In 1847 Dr Devereux who was based in Cape Town at the time was appointed as the First Bishop of the newly formed Vicariate of the Eastern Cape. Father Corcoran died of yellow fever in South America in 1852 and Dr Devereux transferred Father Thomas Murphy from Grahamstown to Port Elizabeth. Father Murphy was responsible for the building of the church as it is today although he first extended the then existing building which became known as St. Augustine’s Hall. This served as school, church and hall.

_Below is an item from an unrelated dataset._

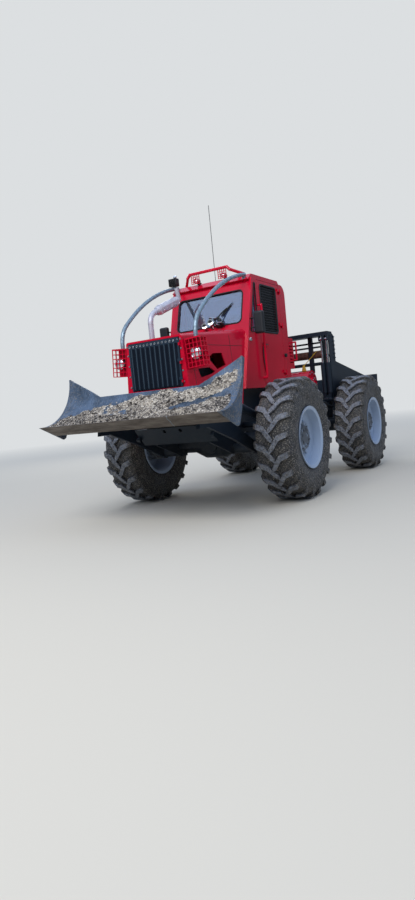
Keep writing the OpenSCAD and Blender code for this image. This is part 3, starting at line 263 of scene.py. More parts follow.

The design of the church was apparently based upon the style of a church in Selbridge near Dublin, Ireland with the plans being formulated by a Mr McCarthy but executed by the local architect and first Town Engineer of Port Elizabeth, Robert Archibald. The Foundation Stone was laid in December 1861 and construction took place under the watchful eye of Father Murphy. Five years later on the 25th April 1866, with the steeple almost completed, St.Augustine’s was opened and solemnly consecrated by Bishop Patrick Moran. It's very interesting to mention that this magnificent building was built as a parish church, not a cathedral. Apon his death Father Murphy was buried beneath the high altar in the cathedral.
The bronze statue of Christ the King which can be seen above the door was donated by the Frost family in 1931.
The parish church of St Augustine's became the bishop’s church and cathedral some 54 years later but was only formally declared and consecrated as a cathedral in 1939.